#### SHORT EXERCISE
Search the data below for the word "corner" and copy each line that holds it.

** START **

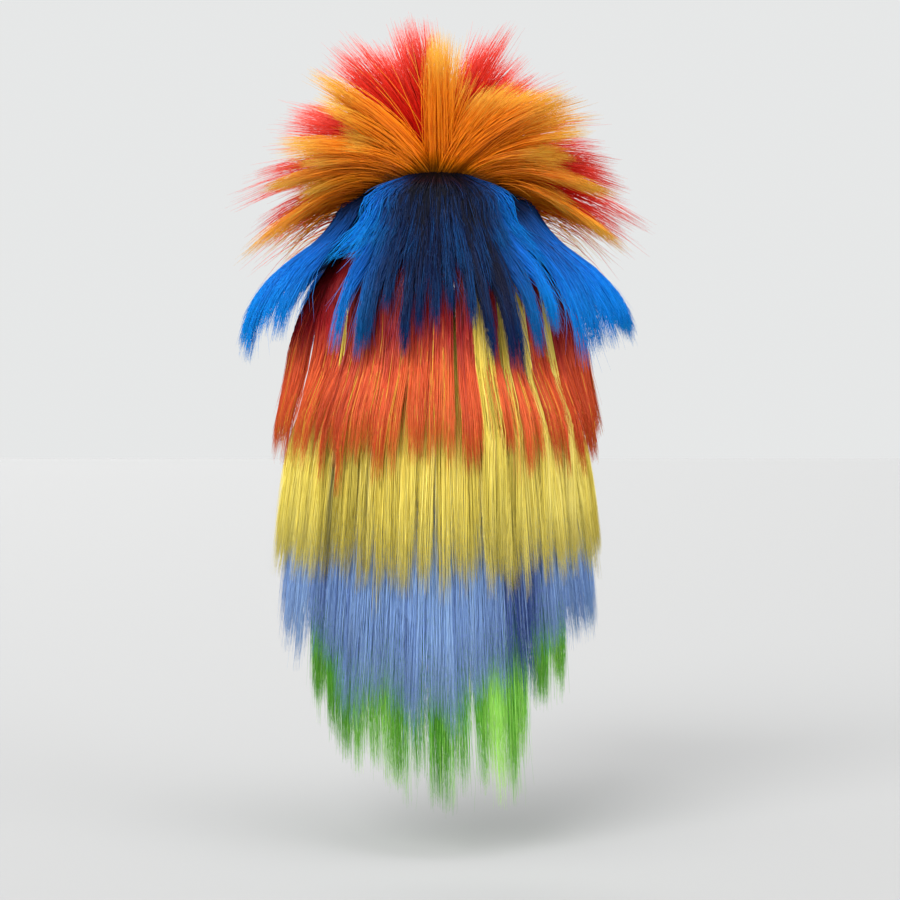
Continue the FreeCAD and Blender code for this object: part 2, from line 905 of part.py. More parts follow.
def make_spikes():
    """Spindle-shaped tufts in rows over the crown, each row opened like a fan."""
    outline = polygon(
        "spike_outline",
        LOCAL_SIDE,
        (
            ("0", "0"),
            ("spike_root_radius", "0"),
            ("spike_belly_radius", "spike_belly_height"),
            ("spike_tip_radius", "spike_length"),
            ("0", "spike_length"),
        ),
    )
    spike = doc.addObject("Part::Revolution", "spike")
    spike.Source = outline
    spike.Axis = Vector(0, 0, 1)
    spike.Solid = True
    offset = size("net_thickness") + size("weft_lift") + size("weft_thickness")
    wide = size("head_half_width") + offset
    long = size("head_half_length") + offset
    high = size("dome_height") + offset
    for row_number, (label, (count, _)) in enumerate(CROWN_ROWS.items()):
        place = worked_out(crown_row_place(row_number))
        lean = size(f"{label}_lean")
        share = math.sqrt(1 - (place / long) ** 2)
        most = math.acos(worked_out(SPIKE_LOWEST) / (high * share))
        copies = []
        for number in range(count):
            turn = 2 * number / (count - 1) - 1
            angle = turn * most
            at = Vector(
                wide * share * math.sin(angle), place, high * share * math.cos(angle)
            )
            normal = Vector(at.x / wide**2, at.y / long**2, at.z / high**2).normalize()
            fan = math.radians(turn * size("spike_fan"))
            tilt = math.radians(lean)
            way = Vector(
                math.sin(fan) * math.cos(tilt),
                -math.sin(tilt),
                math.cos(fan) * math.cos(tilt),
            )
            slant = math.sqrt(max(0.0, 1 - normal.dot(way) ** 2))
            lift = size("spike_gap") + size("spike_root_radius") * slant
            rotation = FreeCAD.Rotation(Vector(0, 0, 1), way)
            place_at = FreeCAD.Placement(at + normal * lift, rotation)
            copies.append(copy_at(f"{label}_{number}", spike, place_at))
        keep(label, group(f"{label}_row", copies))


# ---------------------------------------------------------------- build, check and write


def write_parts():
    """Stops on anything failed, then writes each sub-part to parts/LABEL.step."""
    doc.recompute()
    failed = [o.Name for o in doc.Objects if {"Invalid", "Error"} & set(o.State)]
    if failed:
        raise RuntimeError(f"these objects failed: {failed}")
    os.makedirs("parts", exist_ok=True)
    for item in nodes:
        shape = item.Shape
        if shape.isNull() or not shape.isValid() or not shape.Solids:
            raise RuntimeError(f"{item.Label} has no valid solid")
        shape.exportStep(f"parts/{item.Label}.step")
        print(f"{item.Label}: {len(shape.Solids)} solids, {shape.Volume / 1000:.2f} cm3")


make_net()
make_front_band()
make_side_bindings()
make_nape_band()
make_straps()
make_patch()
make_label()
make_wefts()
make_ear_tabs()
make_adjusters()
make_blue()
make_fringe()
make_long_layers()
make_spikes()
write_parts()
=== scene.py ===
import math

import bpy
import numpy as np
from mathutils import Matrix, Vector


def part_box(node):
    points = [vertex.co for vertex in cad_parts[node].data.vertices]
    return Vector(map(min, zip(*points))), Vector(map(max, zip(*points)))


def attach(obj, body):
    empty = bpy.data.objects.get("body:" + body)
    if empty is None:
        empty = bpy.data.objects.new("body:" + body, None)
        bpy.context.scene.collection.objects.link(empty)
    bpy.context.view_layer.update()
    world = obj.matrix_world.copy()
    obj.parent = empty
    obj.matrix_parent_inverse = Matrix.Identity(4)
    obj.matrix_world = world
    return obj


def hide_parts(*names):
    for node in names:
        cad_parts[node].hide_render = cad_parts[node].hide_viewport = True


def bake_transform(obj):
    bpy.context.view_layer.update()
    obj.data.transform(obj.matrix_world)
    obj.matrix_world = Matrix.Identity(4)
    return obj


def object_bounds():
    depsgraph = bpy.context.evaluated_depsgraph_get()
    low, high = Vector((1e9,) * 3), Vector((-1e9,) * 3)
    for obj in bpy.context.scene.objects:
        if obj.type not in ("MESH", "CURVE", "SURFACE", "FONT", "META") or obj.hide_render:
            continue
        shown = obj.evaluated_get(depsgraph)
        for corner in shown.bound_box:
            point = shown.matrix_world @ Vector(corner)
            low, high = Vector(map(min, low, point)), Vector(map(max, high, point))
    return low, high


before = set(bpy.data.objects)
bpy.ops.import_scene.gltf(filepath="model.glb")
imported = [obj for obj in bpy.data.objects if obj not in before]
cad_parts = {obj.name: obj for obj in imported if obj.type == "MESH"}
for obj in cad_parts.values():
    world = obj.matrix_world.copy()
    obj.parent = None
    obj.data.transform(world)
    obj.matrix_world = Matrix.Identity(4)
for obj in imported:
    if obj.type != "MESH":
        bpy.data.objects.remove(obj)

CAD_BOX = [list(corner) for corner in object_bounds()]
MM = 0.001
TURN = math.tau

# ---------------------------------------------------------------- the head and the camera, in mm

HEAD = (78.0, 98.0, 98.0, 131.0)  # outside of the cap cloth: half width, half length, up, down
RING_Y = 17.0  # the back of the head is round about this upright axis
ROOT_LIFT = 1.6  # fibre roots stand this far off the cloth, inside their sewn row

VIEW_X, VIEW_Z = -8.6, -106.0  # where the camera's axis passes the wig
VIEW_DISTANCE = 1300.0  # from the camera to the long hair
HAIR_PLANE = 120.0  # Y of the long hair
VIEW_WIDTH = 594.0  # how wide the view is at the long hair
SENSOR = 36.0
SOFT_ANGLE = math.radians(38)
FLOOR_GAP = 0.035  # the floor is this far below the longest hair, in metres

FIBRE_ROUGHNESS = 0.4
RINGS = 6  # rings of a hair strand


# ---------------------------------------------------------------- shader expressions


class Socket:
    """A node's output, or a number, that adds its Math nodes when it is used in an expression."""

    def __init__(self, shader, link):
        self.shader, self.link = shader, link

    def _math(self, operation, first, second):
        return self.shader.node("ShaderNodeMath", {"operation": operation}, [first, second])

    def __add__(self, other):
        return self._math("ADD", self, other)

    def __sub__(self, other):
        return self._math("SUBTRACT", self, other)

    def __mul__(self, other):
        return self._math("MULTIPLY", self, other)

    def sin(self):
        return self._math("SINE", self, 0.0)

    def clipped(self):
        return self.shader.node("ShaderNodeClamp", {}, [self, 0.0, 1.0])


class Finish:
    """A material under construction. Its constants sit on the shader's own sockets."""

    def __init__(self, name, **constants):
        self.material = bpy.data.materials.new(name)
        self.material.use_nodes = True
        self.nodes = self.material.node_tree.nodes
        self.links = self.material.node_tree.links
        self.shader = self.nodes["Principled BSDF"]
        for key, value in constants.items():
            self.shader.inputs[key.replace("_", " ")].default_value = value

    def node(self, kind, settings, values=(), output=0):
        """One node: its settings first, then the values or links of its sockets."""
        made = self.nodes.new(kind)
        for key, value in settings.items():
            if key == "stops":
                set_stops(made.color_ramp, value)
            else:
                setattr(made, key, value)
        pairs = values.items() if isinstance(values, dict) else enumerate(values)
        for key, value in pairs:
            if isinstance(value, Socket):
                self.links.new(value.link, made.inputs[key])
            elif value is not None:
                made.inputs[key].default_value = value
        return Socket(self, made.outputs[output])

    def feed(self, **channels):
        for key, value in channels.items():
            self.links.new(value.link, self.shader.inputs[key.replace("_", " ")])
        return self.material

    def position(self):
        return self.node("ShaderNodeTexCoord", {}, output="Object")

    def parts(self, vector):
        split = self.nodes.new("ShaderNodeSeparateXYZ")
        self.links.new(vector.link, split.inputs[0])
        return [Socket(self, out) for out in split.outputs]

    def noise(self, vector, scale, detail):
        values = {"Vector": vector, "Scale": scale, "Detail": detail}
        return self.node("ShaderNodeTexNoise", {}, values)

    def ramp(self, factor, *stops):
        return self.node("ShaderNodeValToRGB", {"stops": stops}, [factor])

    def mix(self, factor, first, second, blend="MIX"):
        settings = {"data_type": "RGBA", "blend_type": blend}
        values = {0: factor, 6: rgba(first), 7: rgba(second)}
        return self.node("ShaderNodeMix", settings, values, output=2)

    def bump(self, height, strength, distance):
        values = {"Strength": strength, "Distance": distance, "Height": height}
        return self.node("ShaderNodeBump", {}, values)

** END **

#### TASK SOLUTION
        for corner in shown.bound_box:
            point = shown.matrix_world @ Vector(corner)
CAD_BOX = [list(corner) for corner in object_bounds()]